Exercise prompt> Copy all of the material below exactly.

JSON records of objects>
.....
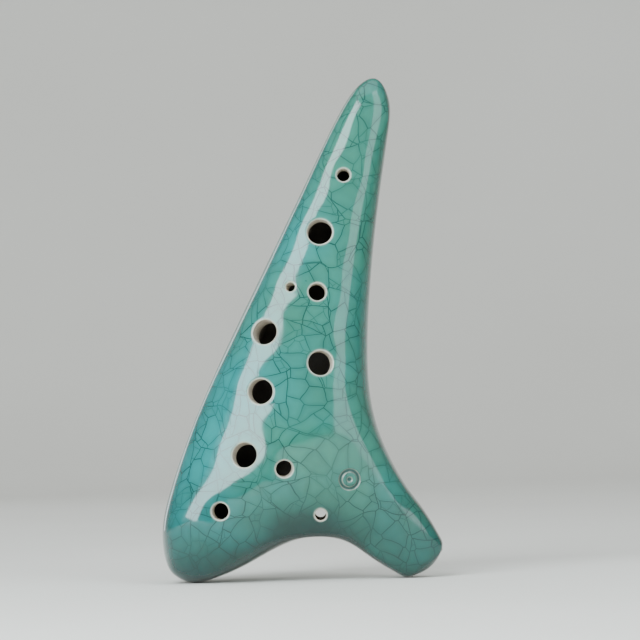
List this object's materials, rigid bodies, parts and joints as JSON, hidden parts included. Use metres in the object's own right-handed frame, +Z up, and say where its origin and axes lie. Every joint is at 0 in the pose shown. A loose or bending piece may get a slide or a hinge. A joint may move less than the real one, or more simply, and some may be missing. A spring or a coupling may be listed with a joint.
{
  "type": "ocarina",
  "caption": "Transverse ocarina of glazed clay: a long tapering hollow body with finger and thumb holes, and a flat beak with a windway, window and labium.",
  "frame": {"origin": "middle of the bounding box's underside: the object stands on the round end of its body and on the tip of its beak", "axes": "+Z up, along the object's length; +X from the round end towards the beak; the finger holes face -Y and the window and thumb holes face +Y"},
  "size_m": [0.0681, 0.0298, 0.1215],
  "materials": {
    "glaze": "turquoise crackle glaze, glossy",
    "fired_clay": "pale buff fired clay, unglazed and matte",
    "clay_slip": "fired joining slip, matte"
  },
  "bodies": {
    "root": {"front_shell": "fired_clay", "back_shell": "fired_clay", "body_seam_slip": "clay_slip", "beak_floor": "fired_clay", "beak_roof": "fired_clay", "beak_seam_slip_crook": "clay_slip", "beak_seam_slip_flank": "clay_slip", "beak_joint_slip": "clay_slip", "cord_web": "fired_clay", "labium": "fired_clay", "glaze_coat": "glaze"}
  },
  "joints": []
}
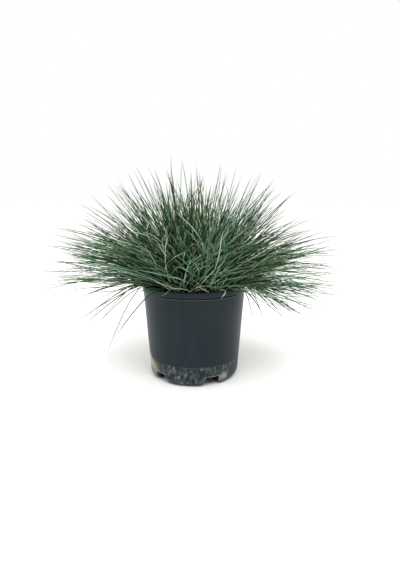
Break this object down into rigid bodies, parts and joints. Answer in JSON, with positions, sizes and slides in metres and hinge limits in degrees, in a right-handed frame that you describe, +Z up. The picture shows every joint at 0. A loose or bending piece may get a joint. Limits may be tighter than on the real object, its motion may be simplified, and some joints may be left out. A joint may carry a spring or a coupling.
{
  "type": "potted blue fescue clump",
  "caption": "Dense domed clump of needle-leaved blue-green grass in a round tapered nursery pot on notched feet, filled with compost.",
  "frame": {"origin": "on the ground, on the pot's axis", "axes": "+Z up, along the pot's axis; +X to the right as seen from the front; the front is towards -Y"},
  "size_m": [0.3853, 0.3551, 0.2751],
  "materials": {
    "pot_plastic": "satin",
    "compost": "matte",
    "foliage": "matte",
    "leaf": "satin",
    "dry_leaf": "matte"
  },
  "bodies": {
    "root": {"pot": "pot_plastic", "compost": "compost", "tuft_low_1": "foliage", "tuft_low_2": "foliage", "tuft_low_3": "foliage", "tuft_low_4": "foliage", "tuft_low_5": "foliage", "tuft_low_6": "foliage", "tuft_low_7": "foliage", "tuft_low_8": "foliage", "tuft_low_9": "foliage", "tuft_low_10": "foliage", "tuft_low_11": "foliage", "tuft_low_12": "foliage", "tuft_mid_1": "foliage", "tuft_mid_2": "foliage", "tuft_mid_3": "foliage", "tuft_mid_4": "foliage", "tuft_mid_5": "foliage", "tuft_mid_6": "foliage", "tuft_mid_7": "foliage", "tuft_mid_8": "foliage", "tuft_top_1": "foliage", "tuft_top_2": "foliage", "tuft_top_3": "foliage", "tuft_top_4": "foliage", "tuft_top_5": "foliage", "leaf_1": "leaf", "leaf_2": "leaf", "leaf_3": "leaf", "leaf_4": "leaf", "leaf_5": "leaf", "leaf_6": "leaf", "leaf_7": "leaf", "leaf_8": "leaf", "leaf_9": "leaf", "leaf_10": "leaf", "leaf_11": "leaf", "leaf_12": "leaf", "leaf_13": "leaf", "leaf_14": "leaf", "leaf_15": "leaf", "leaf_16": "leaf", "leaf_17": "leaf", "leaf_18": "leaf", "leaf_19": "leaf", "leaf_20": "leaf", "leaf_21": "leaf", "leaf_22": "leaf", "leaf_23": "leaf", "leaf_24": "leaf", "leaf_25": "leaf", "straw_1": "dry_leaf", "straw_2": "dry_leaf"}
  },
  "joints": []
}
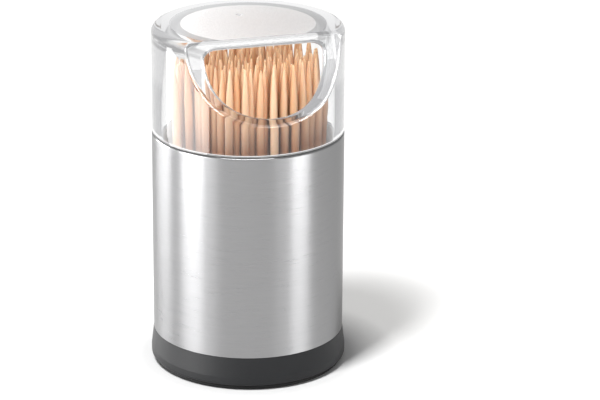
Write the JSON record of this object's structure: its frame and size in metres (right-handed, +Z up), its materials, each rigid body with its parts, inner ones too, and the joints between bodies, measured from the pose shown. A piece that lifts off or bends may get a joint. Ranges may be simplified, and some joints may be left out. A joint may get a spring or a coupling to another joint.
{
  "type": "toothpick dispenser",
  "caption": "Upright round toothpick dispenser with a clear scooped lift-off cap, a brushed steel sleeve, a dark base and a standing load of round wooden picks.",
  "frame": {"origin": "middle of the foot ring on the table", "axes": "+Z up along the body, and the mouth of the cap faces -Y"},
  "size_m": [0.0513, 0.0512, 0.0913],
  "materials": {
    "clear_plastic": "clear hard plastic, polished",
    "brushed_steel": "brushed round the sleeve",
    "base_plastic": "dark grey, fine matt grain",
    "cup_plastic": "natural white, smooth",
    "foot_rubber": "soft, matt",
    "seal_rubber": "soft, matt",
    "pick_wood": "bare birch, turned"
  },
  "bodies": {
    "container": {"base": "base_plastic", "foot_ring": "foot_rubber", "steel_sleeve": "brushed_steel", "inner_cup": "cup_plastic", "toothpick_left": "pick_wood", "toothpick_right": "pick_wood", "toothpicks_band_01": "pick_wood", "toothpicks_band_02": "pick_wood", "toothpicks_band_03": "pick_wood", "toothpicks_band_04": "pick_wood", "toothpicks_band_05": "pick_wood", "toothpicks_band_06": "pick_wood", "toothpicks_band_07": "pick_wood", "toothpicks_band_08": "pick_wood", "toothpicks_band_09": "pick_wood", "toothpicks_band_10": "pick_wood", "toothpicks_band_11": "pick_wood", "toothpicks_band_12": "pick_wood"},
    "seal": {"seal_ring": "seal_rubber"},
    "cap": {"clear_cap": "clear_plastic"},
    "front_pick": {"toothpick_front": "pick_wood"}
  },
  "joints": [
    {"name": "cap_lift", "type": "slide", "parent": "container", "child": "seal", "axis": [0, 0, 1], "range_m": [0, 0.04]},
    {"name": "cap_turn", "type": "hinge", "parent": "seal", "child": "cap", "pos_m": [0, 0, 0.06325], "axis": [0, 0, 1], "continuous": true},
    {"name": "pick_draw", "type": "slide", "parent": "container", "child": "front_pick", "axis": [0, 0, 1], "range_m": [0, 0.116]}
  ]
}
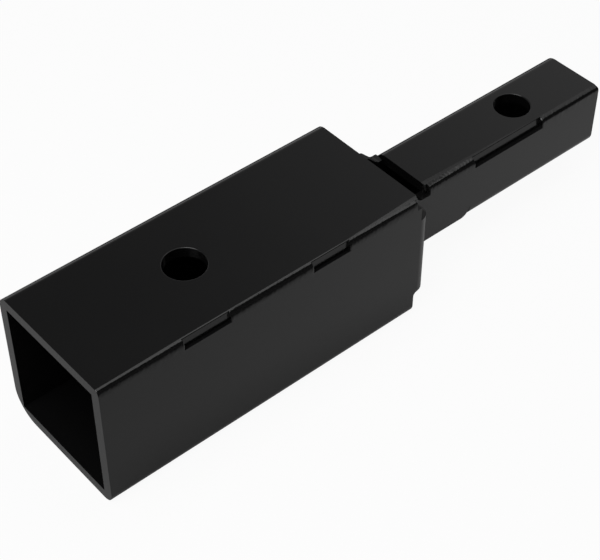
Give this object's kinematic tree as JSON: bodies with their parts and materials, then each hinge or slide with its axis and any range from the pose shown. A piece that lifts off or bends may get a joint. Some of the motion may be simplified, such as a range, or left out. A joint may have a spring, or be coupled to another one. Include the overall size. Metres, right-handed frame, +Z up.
.....
Full output>
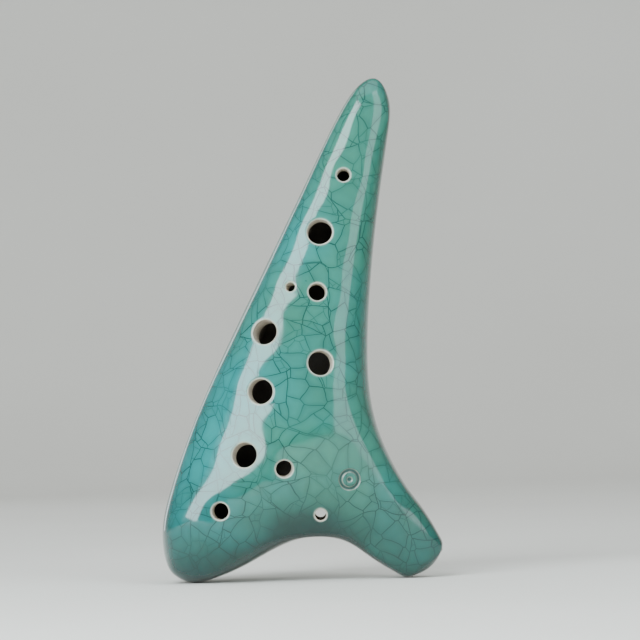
List this object's materials, rigid bodies, parts and joints as JSON, hidden parts included. Use metres in the object's own right-handed frame, +Z up, and say where its origin and axes lie. Every joint is at 0 in the pose shown. A loose or bending piece may get a slide or a hinge. A joint may move less than the real one, or more simply, and some may be missing. A spring or a coupling may be listed with a joint.
{
  "type": "ocarina",
  "caption": "Transverse ocarina of glazed clay: a long tapering hollow body with finger and thumb holes, and a flat beak with a windway, window and labium.",
  "frame": {"origin": "middle of the bounding box's underside: the object stands on the round end of its body and on the tip of its beak", "axes": "+Z up, along the object's length; +X from the round end towards the beak; the finger holes face -Y and the window and thumb holes face +Y"},
  "size_m": [0.0681, 0.0298, 0.1215],
  "materials": {
    "glaze": "turquoise crackle glaze, glossy",
    "fired_clay": "pale buff fired clay, unglazed and matte",
    "clay_slip": "fired joining slip, matte"
  },
  "bodies": {
    "root": {"front_shell": "fired_clay", "back_shell": "fired_clay", "body_seam_slip": "clay_slip", "beak_floor": "fired_clay", "beak_roof": "fired_clay", "beak_seam_slip_crook": "clay_slip", "beak_seam_slip_flank": "clay_slip", "beak_joint_slip": "clay_slip", "cord_web": "fired_clay", "labium": "fired_clay", "glaze_coat": "glaze"}
  },
  "joints": []
}
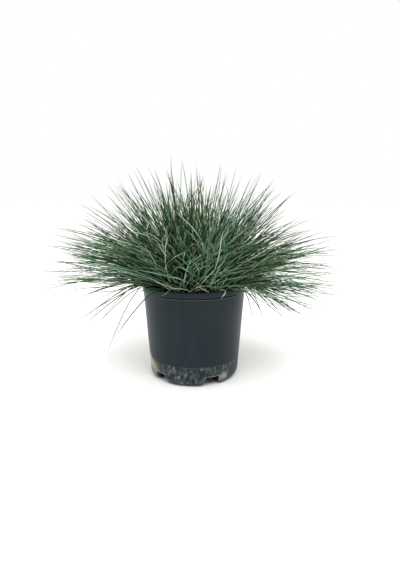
Break this object down into rigid bodies, parts and joints. Answer in JSON, with positions, sizes and slides in metres and hinge limits in degrees, in a right-handed frame that you describe, +Z up. The picture shows every joint at 0. A loose or bending piece may get a joint. Limits may be tighter than on the real object, its motion may be simplified, and some joints may be left out. A joint may carry a spring or a coupling.
{
  "type": "potted blue fescue clump",
  "caption": "Dense domed clump of needle-leaved blue-green grass in a round tapered nursery pot on notched feet, filled with compost.",
  "frame": {"origin": "on the ground, on the pot's axis", "axes": "+Z up, along the pot's axis; +X to the right as seen from the front; the front is towards -Y"},
  "size_m": [0.3853, 0.3551, 0.2751],
  "materials": {
    "pot_plastic": "satin",
    "compost": "matte",
    "foliage": "matte",
    "leaf": "satin",
    "dry_leaf": "matte"
  },
  "bodies": {
    "root": {"pot": "pot_plastic", "compost": "compost", "tuft_low_1": "foliage", "tuft_low_2": "foliage", "tuft_low_3": "foliage", "tuft_low_4": "foliage", "tuft_low_5": "foliage", "tuft_low_6": "foliage", "tuft_low_7": "foliage", "tuft_low_8": "foliage", "tuft_low_9": "foliage", "tuft_low_10": "foliage", "tuft_low_11": "foliage", "tuft_low_12": "foliage", "tuft_mid_1": "foliage", "tuft_mid_2": "foliage", "tuft_mid_3": "foliage", "tuft_mid_4": "foliage", "tuft_mid_5": "foliage", "tuft_mid_6": "foliage", "tuft_mid_7": "foliage", "tuft_mid_8": "foliage", "tuft_top_1": "foliage", "tuft_top_2": "foliage", "tuft_top_3": "foliage", "tuft_top_4": "foliage", "tuft_top_5": "foliage", "leaf_1": "leaf", "leaf_2": "leaf", "leaf_3": "leaf", "leaf_4": "leaf", "leaf_5": "leaf", "leaf_6": "leaf", "leaf_7": "leaf", "leaf_8": "leaf", "leaf_9": "leaf", "leaf_10": "leaf", "leaf_11": "leaf", "leaf_12": "leaf", "leaf_13": "leaf", "leaf_14": "leaf", "leaf_15": "leaf", "leaf_16": "leaf", "leaf_17": "leaf", "leaf_18": "leaf", "leaf_19": "leaf", "leaf_20": "leaf", "leaf_21": "leaf", "leaf_22": "leaf", "leaf_23": "leaf", "leaf_24": "leaf", "leaf_25": "leaf", "straw_1": "dry_leaf", "straw_2": "dry_leaf"}
  },
  "joints": []
}
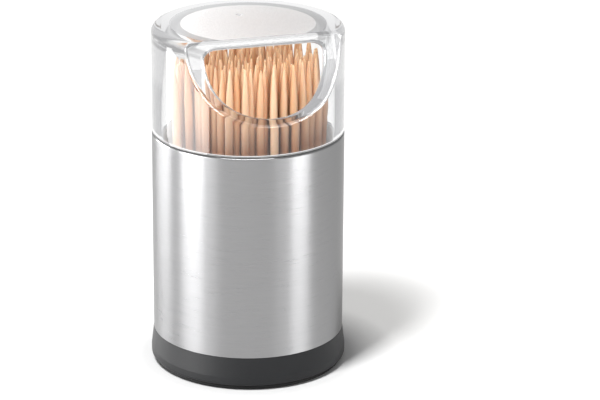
Write the JSON record of this object's structure: its frame and size in metres (right-handed, +Z up), its materials, each rigid body with its parts, inner ones too, and the joints between bodies, measured from the pose shown. A piece that lifts off or bends may get a joint. Ranges may be simplified, and some joints may be left out. A joint may get a spring or a coupling to another joint.
{
  "type": "toothpick dispenser",
  "caption": "Upright round toothpick dispenser with a clear scooped lift-off cap, a brushed steel sleeve, a dark base and a standing load of round wooden picks.",
  "frame": {"origin": "middle of the foot ring on the table", "axes": "+Z up along the body, and the mouth of the cap faces -Y"},
  "size_m": [0.0513, 0.0512, 0.0913],
  "materials": {
    "clear_plastic": "clear hard plastic, polished",
    "brushed_steel": "brushed round the sleeve",
    "base_plastic": "dark grey, fine matt grain",
    "cup_plastic": "natural white, smooth",
    "foot_rubber": "soft, matt",
    "seal_rubber": "soft, matt",
    "pick_wood": "bare birch, turned"
  },
  "bodies": {
    "container": {"base": "base_plastic", "foot_ring": "foot_rubber", "steel_sleeve": "brushed_steel", "inner_cup": "cup_plastic", "toothpick_left": "pick_wood", "toothpick_right": "pick_wood", "toothpicks_band_01": "pick_wood", "toothpicks_band_02": "pick_wood", "toothpicks_band_03": "pick_wood", "toothpicks_band_04": "pick_wood", "toothpicks_band_05": "pick_wood", "toothpicks_band_06": "pick_wood", "toothpicks_band_07": "pick_wood", "toothpicks_band_08": "pick_wood", "toothpicks_band_09": "pick_wood", "toothpicks_band_10": "pick_wood", "toothpicks_band_11": "pick_wood", "toothpicks_band_12": "pick_wood"},
    "seal": {"seal_ring": "seal_rubber"},
    "cap": {"clear_cap": "clear_plastic"},
    "front_pick": {"toothpick_front": "pick_wood"}
  },
  "joints": [
    {"name": "cap_lift", "type": "slide", "parent": "container", "child": "seal", "axis": [0, 0, 1], "range_m": [0, 0.04]},
    {"name": "cap_turn", "type": "hinge", "parent": "seal", "child": "cap", "pos_m": [0, 0, 0.06325], "axis": [0, 0, 1], "continuous": true},
    {"name": "pick_draw", "type": "slide", "parent": "container", "child": "front_pick", "axis": [0, 0, 1], "range_m": [0, 0.116]}
  ]
}
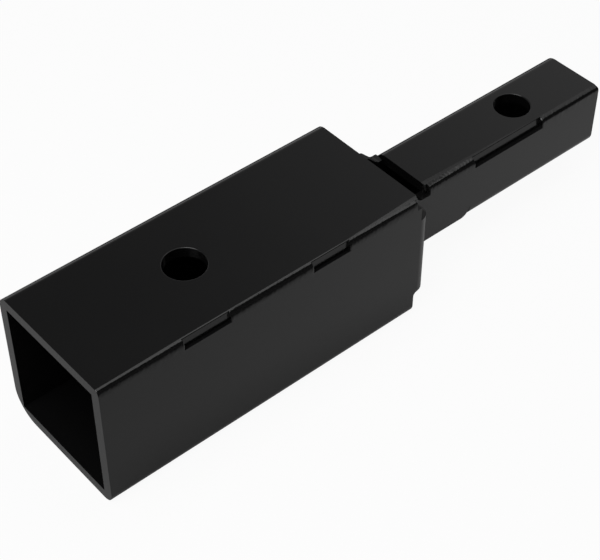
Give this object's kinematic tree as JSON: bodies with their parts and materials, then each hinge or slide with its axis and any range from the pose shown. A piece that lifts off or bends may get a joint. Some of the motion may be simplified, such as a range, or left out. A joint may have a spring, or be coupled to another one. Include the overall size. Metres, right-handed frame, +Z up.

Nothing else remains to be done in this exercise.